AVAILABLE DATA —

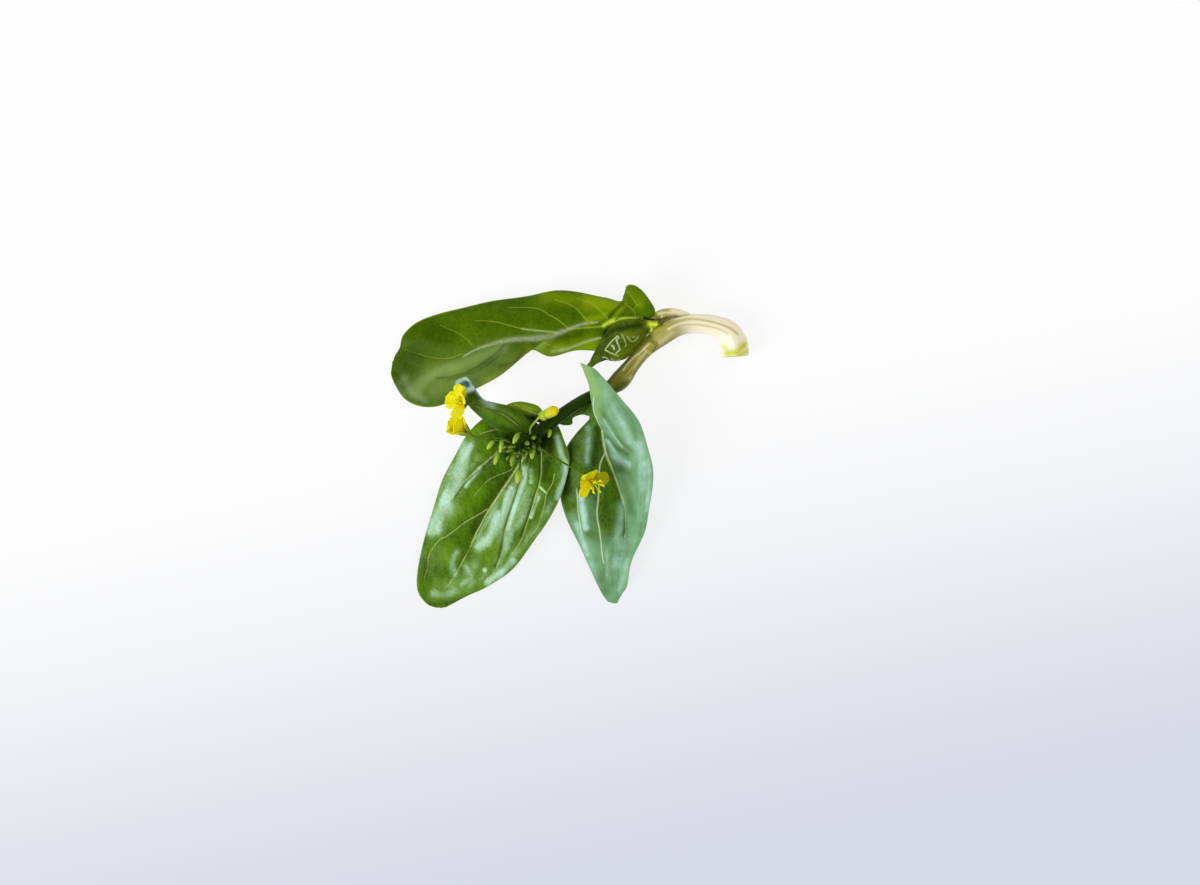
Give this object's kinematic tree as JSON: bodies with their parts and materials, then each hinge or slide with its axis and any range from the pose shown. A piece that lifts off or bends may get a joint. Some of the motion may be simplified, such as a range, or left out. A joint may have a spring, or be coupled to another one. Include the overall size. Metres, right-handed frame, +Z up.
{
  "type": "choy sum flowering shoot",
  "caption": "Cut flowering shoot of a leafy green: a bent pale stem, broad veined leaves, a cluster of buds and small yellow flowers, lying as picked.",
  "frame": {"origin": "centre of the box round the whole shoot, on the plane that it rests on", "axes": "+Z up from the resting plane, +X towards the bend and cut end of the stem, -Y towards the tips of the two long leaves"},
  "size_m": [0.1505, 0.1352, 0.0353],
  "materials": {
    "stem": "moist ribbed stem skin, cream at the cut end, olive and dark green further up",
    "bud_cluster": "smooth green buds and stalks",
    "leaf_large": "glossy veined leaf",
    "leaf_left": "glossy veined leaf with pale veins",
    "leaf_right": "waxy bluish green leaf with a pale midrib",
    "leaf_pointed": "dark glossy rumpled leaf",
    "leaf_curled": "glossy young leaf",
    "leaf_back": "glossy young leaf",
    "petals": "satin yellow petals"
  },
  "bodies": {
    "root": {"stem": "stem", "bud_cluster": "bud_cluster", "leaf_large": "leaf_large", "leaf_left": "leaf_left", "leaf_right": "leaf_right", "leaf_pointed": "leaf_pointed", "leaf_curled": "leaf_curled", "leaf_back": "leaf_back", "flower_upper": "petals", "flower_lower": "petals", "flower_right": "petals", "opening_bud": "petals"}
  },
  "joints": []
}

WHAT TO DO — Print all of the data exactly as it was given.

THE OUTPUT —
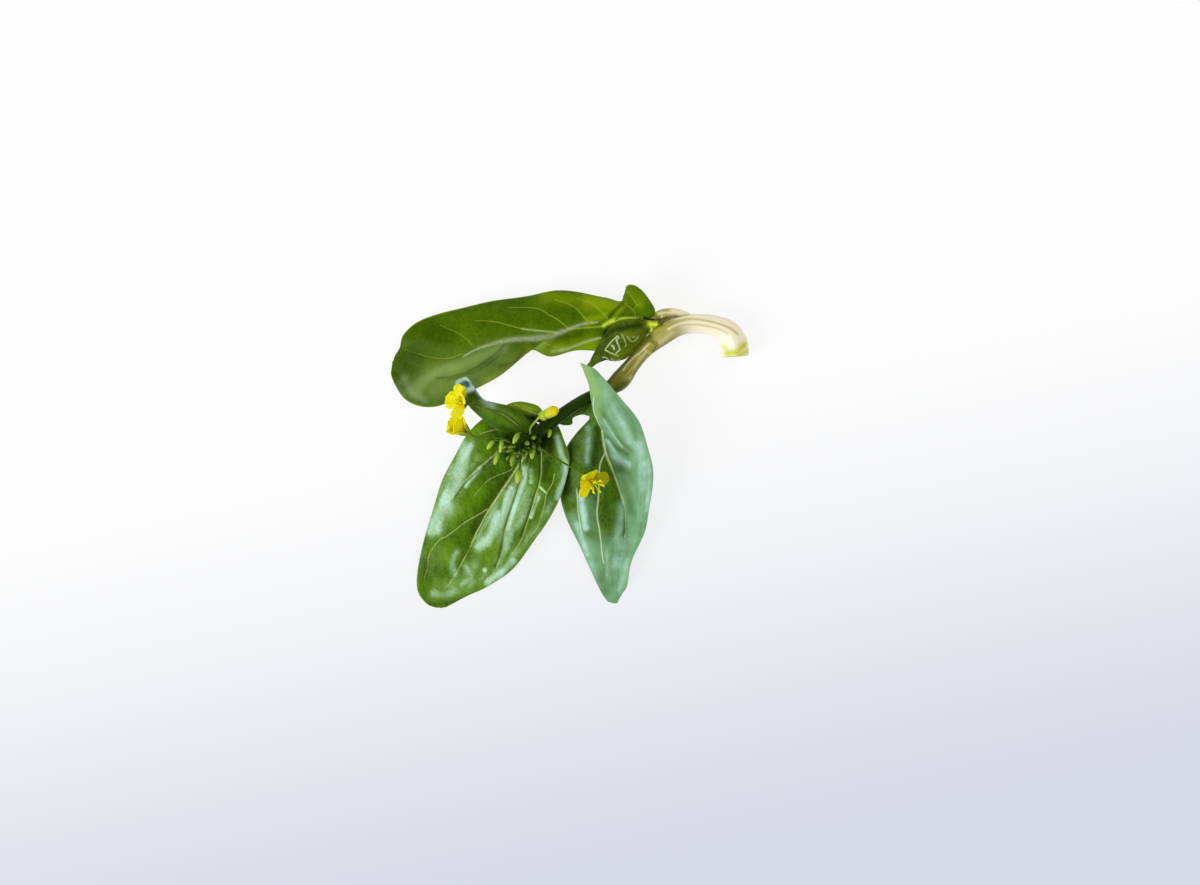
Give this object's kinematic tree as JSON: bodies with their parts and materials, then each hinge or slide with its axis and any range from the pose shown. A piece that lifts off or bends may get a joint. Some of the motion may be simplified, such as a range, or left out. A joint may have a spring, or be coupled to another one. Include the overall size. Metres, right-handed frame, +Z up.
{
  "type": "choy sum flowering shoot",
  "caption": "Cut flowering shoot of a leafy green: a bent pale stem, broad veined leaves, a cluster of buds and small yellow flowers, lying as picked.",
  "frame": {"origin": "centre of the box round the whole shoot, on the plane that it rests on", "axes": "+Z up from the resting plane, +X towards the bend and cut end of the stem, -Y towards the tips of the two long leaves"},
  "size_m": [0.1505, 0.1352, 0.0353],
  "materials": {
    "stem": "moist ribbed stem skin, cream at the cut end, olive and dark green further up",
    "bud_cluster": "smooth green buds and stalks",
    "leaf_large": "glossy veined leaf",
    "leaf_left": "glossy veined leaf with pale veins",
    "leaf_right": "waxy bluish green leaf with a pale midrib",
    "leaf_pointed": "dark glossy rumpled leaf",
    "leaf_curled": "glossy young leaf",
    "leaf_back": "glossy young leaf",
    "petals": "satin yellow petals"
  },
  "bodies": {
    "root": {"stem": "stem", "bud_cluster": "bud_cluster", "leaf_large": "leaf_large", "leaf_left": "leaf_left", "leaf_right": "leaf_right", "leaf_pointed": "leaf_pointed", "leaf_curled": "leaf_curled", "leaf_back": "leaf_back", "flower_upper": "petals", "flower_lower": "petals", "flower_right": "petals", "opening_bud": "petals"}
  },
  "joints": []
}